The most interesting of the nuns shaken by their unprecedented situation is Maria (Agata Buzek), who tells Mathilde that faith is “24 hours of doubt and one minute of hope.” As Maria becomes a more prominent character, Mathilde recedes and becomes less of a focal point of The Innocents, but The Innocents suffers somewhat by spreading its focus to Samuel, then to Maria, and then to Mother Superior without ever developing Mathilde as a fully realized protagonist.

It doesn’t help that The Innocents has so few memorable images. There’s nothing particularly wrong with how it looks, but after a promising start, the film’s visual presentation flattens out.

We’re left with a harrowing story in which facts are slowly revealed and some surprises await, but it’s all rather languid where it should grow tense, or at least more gripping, than it is. The Innocents’ conflicted religious characters grapple with the challenges to their faith in ways that feel unsurprising, or worse, simply rote, despite the extraordinary circumstances in which they find themselves.

Most troubling is the turn one character takes late in the film—a too familiar villainous character arc for a story that strives for most of its run time to explore the mysteries of perseverance and religious commitment.

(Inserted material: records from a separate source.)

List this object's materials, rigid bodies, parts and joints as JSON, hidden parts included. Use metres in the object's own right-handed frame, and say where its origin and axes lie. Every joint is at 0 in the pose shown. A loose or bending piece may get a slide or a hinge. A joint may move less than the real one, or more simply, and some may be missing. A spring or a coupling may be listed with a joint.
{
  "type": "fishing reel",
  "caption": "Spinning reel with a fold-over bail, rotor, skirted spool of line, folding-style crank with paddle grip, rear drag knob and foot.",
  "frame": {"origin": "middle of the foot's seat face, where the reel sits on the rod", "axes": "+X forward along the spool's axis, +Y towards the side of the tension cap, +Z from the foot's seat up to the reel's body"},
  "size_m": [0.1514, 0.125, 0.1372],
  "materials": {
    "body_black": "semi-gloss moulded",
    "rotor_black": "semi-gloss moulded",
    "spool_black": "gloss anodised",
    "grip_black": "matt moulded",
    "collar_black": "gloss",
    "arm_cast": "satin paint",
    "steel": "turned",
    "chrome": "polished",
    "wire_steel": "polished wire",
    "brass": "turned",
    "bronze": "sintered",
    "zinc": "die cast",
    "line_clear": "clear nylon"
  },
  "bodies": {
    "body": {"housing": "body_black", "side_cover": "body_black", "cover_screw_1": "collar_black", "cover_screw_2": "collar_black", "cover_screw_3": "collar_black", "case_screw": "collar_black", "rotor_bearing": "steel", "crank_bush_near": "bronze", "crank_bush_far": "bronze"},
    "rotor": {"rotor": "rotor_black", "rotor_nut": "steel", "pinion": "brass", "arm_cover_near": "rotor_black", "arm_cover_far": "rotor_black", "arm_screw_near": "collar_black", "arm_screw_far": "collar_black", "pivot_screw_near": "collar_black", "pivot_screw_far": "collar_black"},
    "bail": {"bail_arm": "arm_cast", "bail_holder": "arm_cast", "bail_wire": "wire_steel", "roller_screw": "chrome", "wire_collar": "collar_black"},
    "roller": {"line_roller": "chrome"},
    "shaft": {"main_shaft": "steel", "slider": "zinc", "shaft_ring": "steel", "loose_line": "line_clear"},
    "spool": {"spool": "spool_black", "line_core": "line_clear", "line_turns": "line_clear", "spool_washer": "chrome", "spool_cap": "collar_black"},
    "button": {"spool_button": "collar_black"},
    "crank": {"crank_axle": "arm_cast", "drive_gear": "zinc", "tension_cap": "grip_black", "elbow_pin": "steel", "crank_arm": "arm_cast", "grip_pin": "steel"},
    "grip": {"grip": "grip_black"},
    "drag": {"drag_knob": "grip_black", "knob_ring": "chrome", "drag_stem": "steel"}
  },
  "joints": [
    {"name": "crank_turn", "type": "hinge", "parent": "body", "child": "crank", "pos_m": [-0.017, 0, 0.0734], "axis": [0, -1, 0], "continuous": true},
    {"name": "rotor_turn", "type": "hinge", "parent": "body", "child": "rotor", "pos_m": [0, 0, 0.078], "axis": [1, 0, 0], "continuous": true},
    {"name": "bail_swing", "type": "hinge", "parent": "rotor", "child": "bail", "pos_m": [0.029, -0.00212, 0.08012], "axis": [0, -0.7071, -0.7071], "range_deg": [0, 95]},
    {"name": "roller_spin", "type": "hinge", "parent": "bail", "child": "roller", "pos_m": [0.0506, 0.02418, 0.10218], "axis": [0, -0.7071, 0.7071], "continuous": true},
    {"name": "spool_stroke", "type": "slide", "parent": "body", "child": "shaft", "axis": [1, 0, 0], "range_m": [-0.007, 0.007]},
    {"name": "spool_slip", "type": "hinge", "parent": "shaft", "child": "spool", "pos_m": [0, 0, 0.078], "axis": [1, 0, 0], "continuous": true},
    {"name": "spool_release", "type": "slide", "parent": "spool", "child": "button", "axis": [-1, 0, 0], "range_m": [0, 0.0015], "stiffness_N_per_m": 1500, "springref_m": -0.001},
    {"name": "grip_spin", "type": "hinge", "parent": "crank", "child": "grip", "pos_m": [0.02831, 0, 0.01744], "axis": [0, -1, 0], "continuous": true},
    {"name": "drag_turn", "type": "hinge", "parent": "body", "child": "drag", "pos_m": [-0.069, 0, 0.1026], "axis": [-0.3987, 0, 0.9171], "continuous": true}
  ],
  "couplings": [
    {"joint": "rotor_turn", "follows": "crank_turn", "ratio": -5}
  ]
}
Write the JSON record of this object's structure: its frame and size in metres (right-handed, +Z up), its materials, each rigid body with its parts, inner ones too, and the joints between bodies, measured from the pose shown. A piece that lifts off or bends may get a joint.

Had we not seen strong, provocative religious dramas like Beyond the Hills or Ida in recent years, The Innocents would be easier to recommend. Instead, it suffers by comparison to those great films, despite strong performances that offset, to some degree, the weaknesses in its script. Others may have a different experience, but for this viewer, The Innocents deserved a better overall movie—one that does full justice to its extraordinary story.